Another film is in development with Taylor-Johnson, with details under wraps. Owen will shoot Frauds, a six-part series starring and based on an idea from Suranne Jones, in the Canary Islands from January to April next year, while the second series of both The Marlow Murder Club and Sanctuary are scheduled to shoot this year.

Owen still hopes to make a long-gestating feature about the landmark Roe v. Wade 1973 court decision, which paved the way for safe and legal abortions in the US. But the continued divisiveness of the topic in the US has put it on hold.

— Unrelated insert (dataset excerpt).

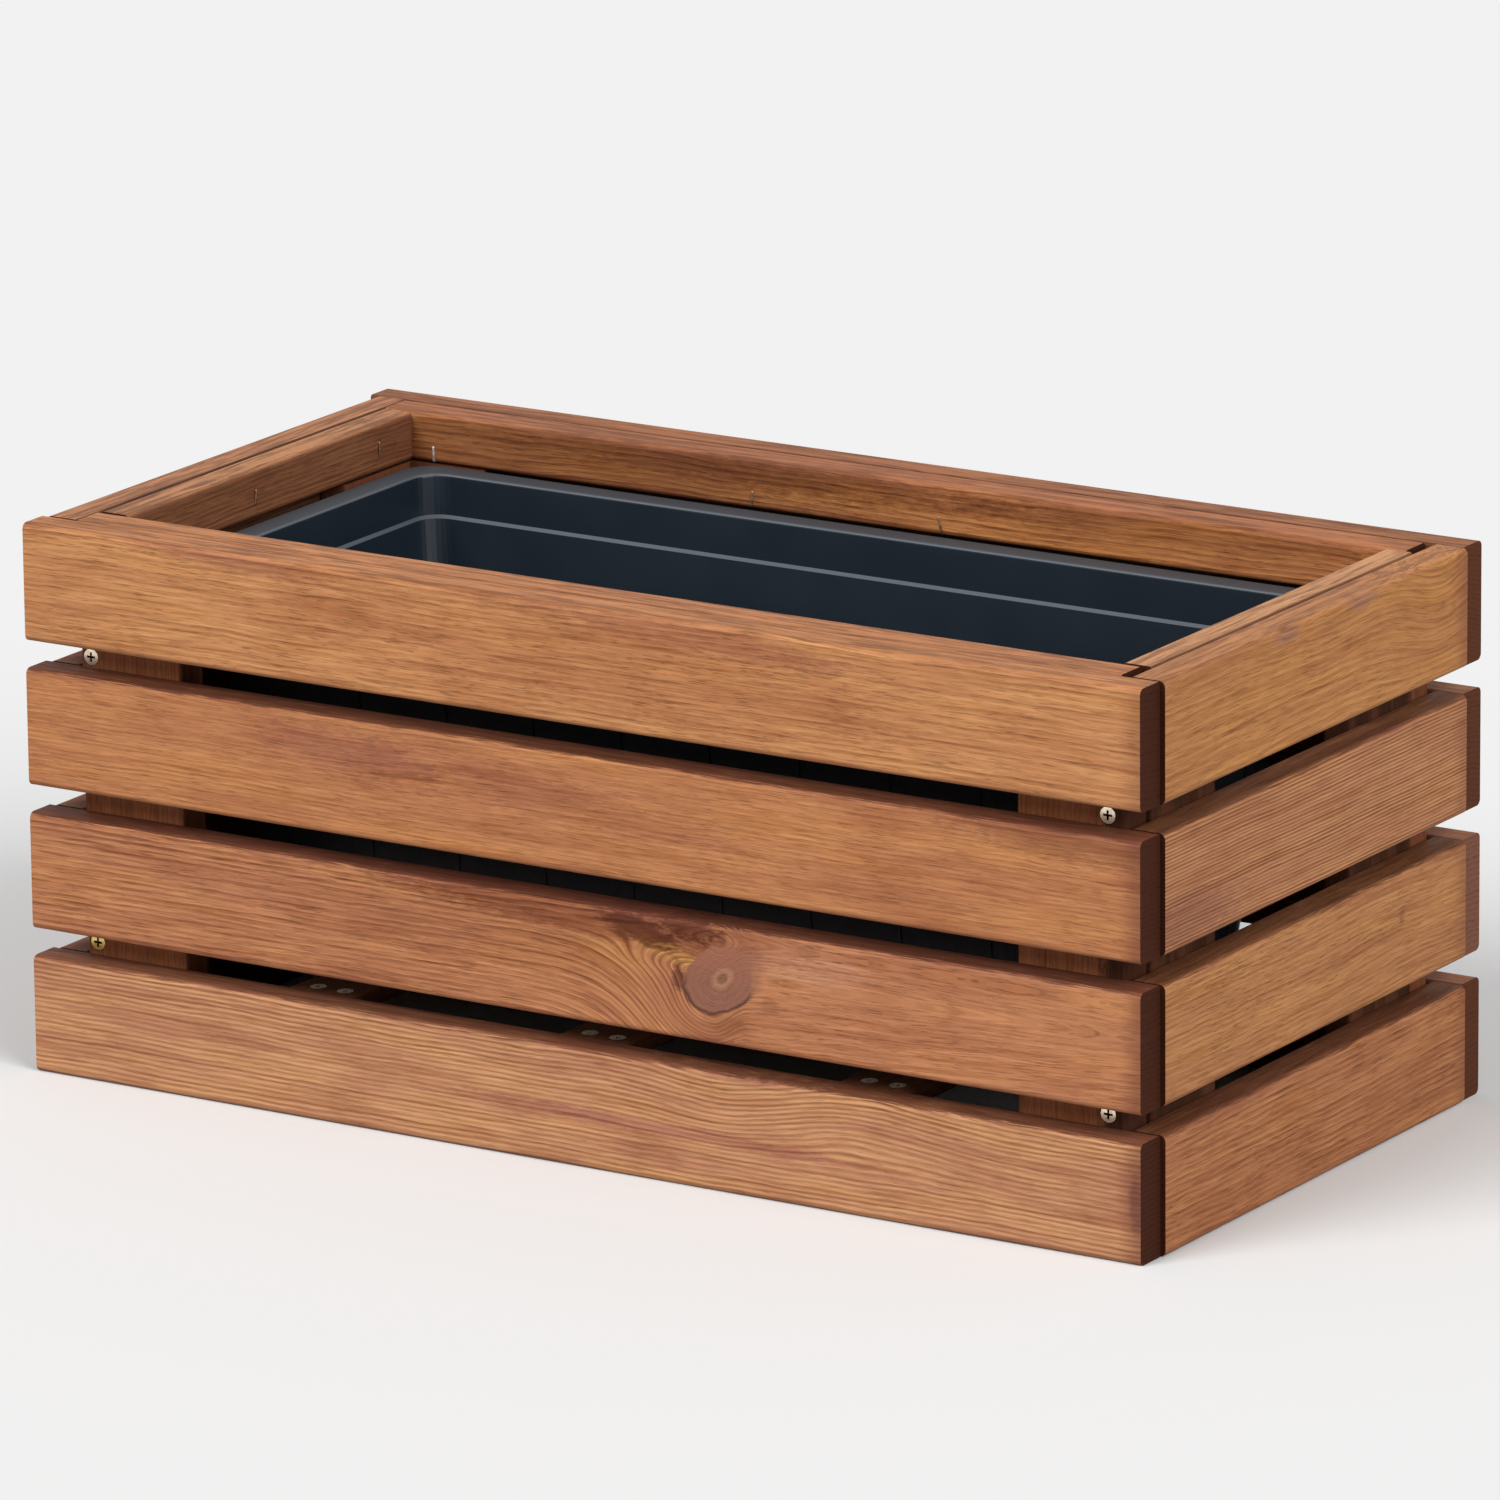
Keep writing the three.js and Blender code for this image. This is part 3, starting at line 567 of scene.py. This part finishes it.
# What the photograph shows of single boards. Places are u and v in mm, colours are 0 to 255.
BOARD_LOOKS = {
    "front_board_1": {
        "pith": (-190.0, 20.0), "spacing": 2.9, "rings": 0.5, "fibres": 0.36, "pores": 0.5, "wander": 3.0,
        "tone": (187, 130, 84), "stain": (160, 96, 58), "stain_amount": 0.5,
        "top_tone_and_shade": (184, 126, 80), "top_amount": 0.7, "crest": 0.0, "seam": -0.2,
        "spots": (((20.0, 4.0, 170.0, 24.0, -2.0), (160, 100, 64), 0.4),
                  ((-196.0, 27.0, 60.0, 6.0, -4.0), (150, 92, 72), 0.5),
                  ((60.0, 22.0, 90.0, 7.0, -3.0), (156, 98, 74), 0.45)),
    },
    # The dark top tones of this and the lower front boards are painted shade under the board above
    "front_board_2": {
        "pith": (-210.0, 10.0), "spacing": 2.3, "rings": 0.35, "fibres": 0.36, "pores": 0.35, "wander": 3.0,
        "tone": (178, 119, 76), "stain": (156, 94, 66), "stain_amount": 0.5,
        "top_tone_and_shade": (78, 44, 27), "top_amount": 0.92, "crest": 0.35, "end_tint": 0.6,
        "spots": (((-122.0, 11.0, 50.0, 12.0, -4.0), (140, 84, 70), 0.45),
                  ((-60.0, 12.0, 95.0, 10.0, -3.0), (150, 90, 66), 0.35),
                  ((0.0, 3.0, 110.0, 10.0, -3.0), (152, 94, 66), 0.5),
                  ((190.0, -6.0, 60.0, 12.0, 4.0), (156, 98, 68), 0.4),
                  ((270.0, 26.0, 70.0, 12.0, 0.0), (116, 66, 46), 0.5)),
    },
    "front_board_3": {
        "pith": (-180.0, 5.0), "spacing": 2.7, "rings": 0.72, "fibres": 0.42, "pores": 0.45,
        "wander": 2.0, "uneven": 0.5,
        "tone": (178, 119, 80), "stain": (152, 92, 70), "stain_amount": 0.45,
        "top_tone_and_shade": (70, 38, 25), "top_amount": 0.93, "crest": 0.35, "end_tint": 0.6,
        "bends": ((82.0, 48.0, 420.0, 36.0, 24.0, 4.0),),
        "knots": ((81.7, 3.4, 22.5, 15.0, 32.0),),
        "spots": (((-40.0, 8.0, 90.0, 18.0, 0.0), (152, 94, 60), 0.4),
                  ((-10.0, 24.0, 110.0, 10.0, -4.0), (122, 64, 40), 0.65),
                  ((126.0, 14.0, 34.0, 10.0, 0.0), (192, 138, 104), 0.5),
                  ((38.0, 20.5, 22.0, 7.0, -14.0), (92, 45, 26), 0.8),
                  ((66.0, 24.0, 18.0, 6.0, -8.0), (96, 48, 28), 0.8),
                  ((28.0, 7.0, 28.0, 7.0, -8.0), (196, 140, 84), 0.4),
                  ((52.0, 12.4, 18.0, 4.6, -12.0), (198, 148, 78), 0.7),
                  ((58.6, 0.8, 4.0, 6.5, 0.0), (104, 56, 42), 0.8),
                  ((84.0, -18.0, 12.0, 5.0, 0.0), (150, 96, 62), 0.5),
                  ((107.0, -6.0, 5.0, 5.0, 30.0), (134, 80, 54), 0.45)),
    },
    "front_board_4": {
        "pith": (-160.0, 0.0), "spacing": 2.4, "rings": 0.66, "fibres": 0.22, "pores": 0.2,
        "wander": 3.0, "peak": 0.62, "breaks": 0.25, "uneven": 0.4,
        "tone": (188, 135, 95), "stain": (152, 90, 72), "stain_amount": 0.6,
        "top_tone_and_shade": (100, 60, 40), "top_amount": 0.88, "crest": 0.2, "end_tint": 0.6,
        "bends": ((150.0, 34.0, 60.0, -6.5, -14.0, 10.0), (78.0, 32.0, 30.0, 4.0, -14.0, 10.0)),
        "spots": (((298.0, 0.0, 4.0, 14.0, 0.0), (104, 82, 72), 0.7),
                  ((60.0, -3.0, 120.0, 3.4, -1.0), (150, 88, 76), 0.5)),
    },
    "right_board_1": {
        "pith": (-60.0, -40.0), "spacing": 2.8, "rings": 0.5, "pores": 0.4,
        "tone": (172, 117, 67), "stain_amount": 0.3, "top_tone_and_shade": (176, 124, 82), "top_amount": 0.6,
        "crest": 0.0, "seam": -0.75,
        "bends": ((112.0, 30.0, 30.0, 9.0, -28.0, 0.0),),
        "spots": (((-28.0, 25.0, 12.0, 4.0, 0.0), (140, 98, 88), 0.6),
                  ((40.0, 25.5, 14.0, 3.4, 0.0), (146, 104, 90), 0.6),
                  ((134.0, 14.0, 12.0, 15.0, 0.0), (136, 80, 52), 0.4)),
    },
    # The dark top tones of this and the lower right boards are painted shade under the board above
    "right_board_2": {
        "pith": (-330.0, 0.0), "spacing": 1.7, "rings": 0.9, "breaks": 0.15, "uneven": 0.4, "fibres": 0.2,
        "pores": 0.2, "peak": 0.7, "wander": 2.0, "ripple": 0.6,
        "tone": (172, 119, 80), "top_tone_and_shade": (92, 58, 36), "top_amount": 0.8,
        "spots": (((-120.0, -16.0, 50.0, 12.0, 0.0), (124, 76, 62), 0.5),),
    },
    "right_board_3": {
        "pith": (-110.0, 5.0), "spacing": 2.6, "rings": 0.5, "pores": 0.5,
        "tone": (170, 117, 72), "top_tone_and_shade": (92, 58, 34), "top_amount": 0.8,
        "spots": (((77.0, 7.0, 2.6, 4.0, 0.0), (132, 84, 54), 0.6),),
    },
    "right_board_4": {
        "pith": (-100.0, 0.0), "spacing": 2.8, "rings": 0.7, "pores": 0.5,
        "tone": (164, 108, 69), "top_tone_and_shade": (86, 53, 32), "top_amount": 0.8,
    },
    "right_top_rail": {
        "tone": (184, 134, 92), "top_tone_and_shade": (198, 148, 104), "top_amount": 0.6, "crest": 0.0, "seam": 0.75,
    },
    "left_top_rail": {
        "tone": (120, 77, 50), "stain": (84, 50, 32), "top_tone_and_shade": (184, 132, 90), "top_amount": 0.8,
        "crest": 0.0, "seam": 0.35,
        "spots": (((90.3, -0.5, 1.4, 4.6, 0.0), (58, 30, 14), 0.9),
                  ((-14.7, -1.5, 1.6, 4.6, 0.0), (66, 36, 20), 0.8)),
    },
    "left_board_1": {
        "tone": (164, 112, 78), "top_tone_and_shade": (174, 122, 84), "top_amount": 0.7, "crest": 0.0, "seam": -0.35,
    },
    "back_board_1": {
        "tone": (152, 102, 70), "top_tone_and_shade": (146, 96, 62), "top_amount": 0.8, "crest": 0.0, "seam": -0.2,
    },
    "back_board_3": {"end_grain": (112, 74, 58)},
    "front_top_rail": {"top_tone_and_shade": (184, 126, 80), "top_amount": 0.7, "crest": 0.0, "seam": 0.2},
    # Painted shadow of the corner on the batten's right part
    "front_right_batten": {"spots": (((0.0, 27.0, 400.0, 12.0, 0.0), (34, 20, 11), 0.85),)},
    "back_top_rail": {
        "tone": (176, 115, 66), "rings": 0.8, "spacing": 2.9, "top_tone_and_shade": (164, 107, 72), "top_amount": 0.7,
        "crest": 0.0, "seam": 0.2,
        # The first spot is painted shade on the rail's left part
        "spots": (((-190.0, 0.0, 190.0, 30.0, 0.0), (120, 74, 42), 0.6),
                  ((-60.0, 6.0, 150.0, 8.0, 0.0), (128, 72, 40), 0.6),
                  ((150.0, 6.0, 110.0, 8.0, 1.0), (132, 76, 42), 0.5)),
    },
}
BATTEN_LOOK = {"tone": (148, 90, 56), "rings": 0.3, "crest": 0.0}
SHADED_BATTENS = ("right_front_batten", "right_back_batten")
SHADED_TONE = (66, 39, 23)
FLOOR_LOOK = {"tone": (126, 80, 54), "rings": 0.6}
BACK_END_GRAIN = (80, 44, 26)
LEFT_BOARDS_PAINTED_SHADE = 0.8
WOOD_WORDS = ("board", "rail", "batten", "ledger", "slat_")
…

“I couldn’t get it cast; even when I went to people who I know are publicly pro-abortion, their reps understandably do not want to alienate half of their fanbase,” says Owen of the project, which she describes as “the Erin Brockovich of abortions”.

Discussions with cast are underway for an adaptation of Zadie Smith’s novel On Beauty, also long in the works; while K-pop comedy Girl Group with Rebel Wilson is still on the slate “when Rebel has some time”; as is Monk, a biopic of jazz pianist Thelonious Monk.

A TV series based on Jackie Collins’ Santangelo mob novels is in development but options have expired on adaptations of Jojo Moyes’ The Giver Of Stars and Jo Baker’s Longbourn.

“Producing is really just making hundreds of decisions all the time,” says Owen. “One’s ability to make those decisions quickly and efficiently is hugely enhanced if you believe in and understand the subject.

“I wanted to make a film about Amy, and – it may be overconfident of me – but I feel like I’m the best producer to be doing that. I know what the vision is, I understand Sam, and I can make those decisions all day.”